Let's say df present aggregated metric in AB test with groups A and B. x is for example number of page visits, n number of users with this number of visits. (In reality, there are way more users and differences are small). Note that there's different number of users per group.
library(tidyverse)
df <- bind_rows(
tibble(group = "A", x = rpois(100, 1)),
tibble(group = "B", x = rpois(200, 2))
) %>%
count(group, x)
I want to compare tiles of users. By tile, I mean users in group A that have the same x value.
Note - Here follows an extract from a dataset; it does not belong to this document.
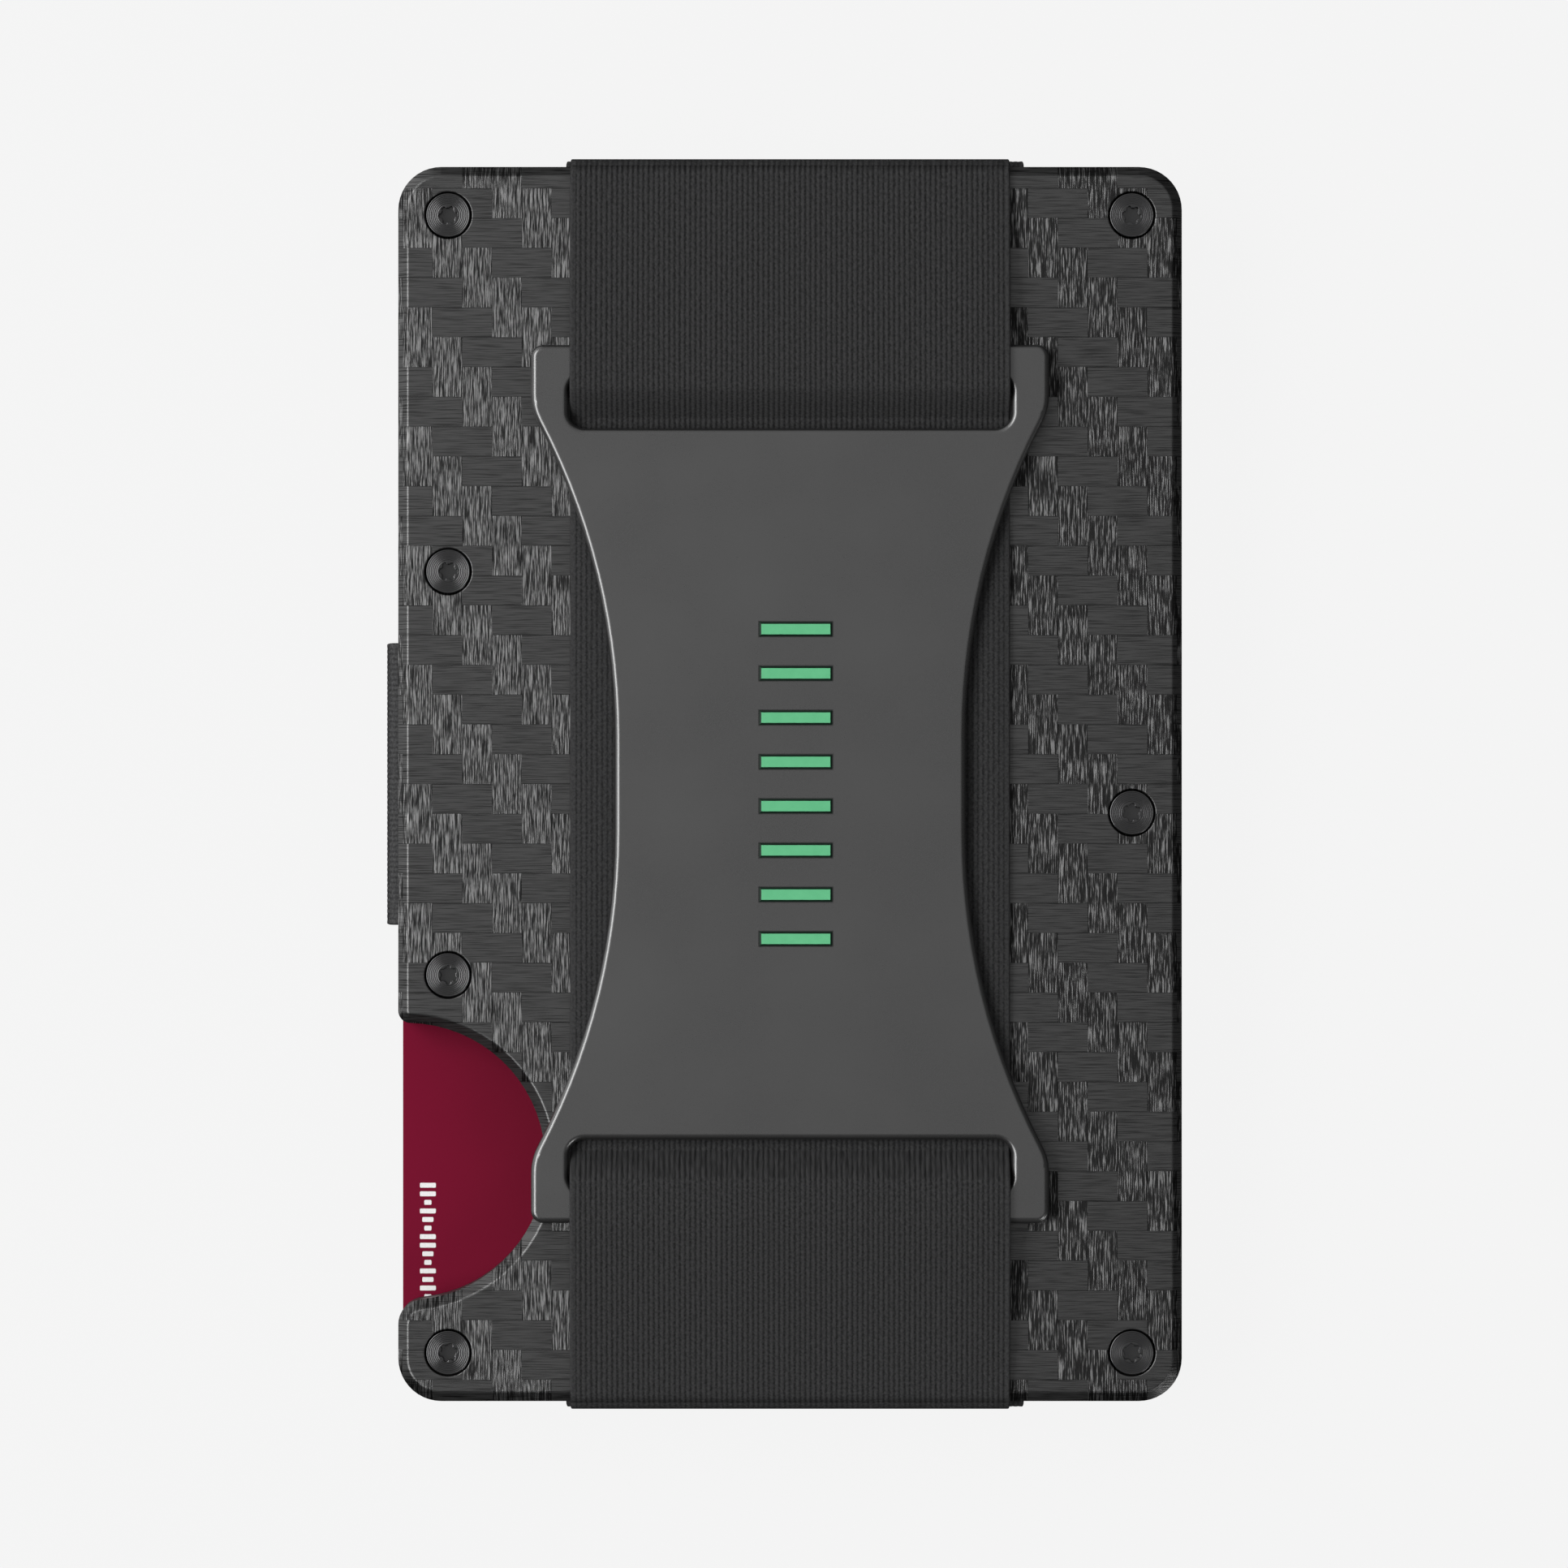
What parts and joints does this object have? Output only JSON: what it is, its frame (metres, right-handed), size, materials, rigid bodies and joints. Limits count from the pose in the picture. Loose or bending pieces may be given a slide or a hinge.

For example, I if 34.17% of users in group A has value 0, I want to compare it to average number of x for the lowest 34.17% of users in group B. Next, for example, users with 1 visits in group A are between 34.17% and 74.8% - I want to compare them with the same percentile (but should be more precise) users in group B. Etc...
Here's my try:
n_fake <- 1000
df_agg_per_imp <- df %>%
group_by(group) %>%
mutate(
p_max = n_fake * cumsum(n) / sum(n),
p_min = lag(p_max, default = 0),
p = map2(p_min + 1, p_max, seq)
) %>%
ungroup()
df_agg_per_imp %>%
unnest(p) %>%
pivot_wider(id_cols = p, names_from = group, values_from = x) %>%
group_by(A) %>%
summarise(
p_min = min(p) / n_fake,
p_max = max(p) / n_fake,
rel_uplift = mean(B) / mean(A)
)
#> # A tibble: 6 × 4
#> A p_min p_max rel_uplift
#> <int> <dbl> <dbl> <dbl>
#> 1 0 0.001 0.34 Inf
#> 2 1 0.341 0.74 1.92
#> 3 2 0.741 0.91 1.57
#> 4 3 0.911 0.96 1.33
#> 5 4 0.961 0.99 1.21
#> 6 5 0.991 1 1.2
What I don't like is that I have to create row for each user (and this could be millions) to get the results I want. Is there simpler/better way to do it?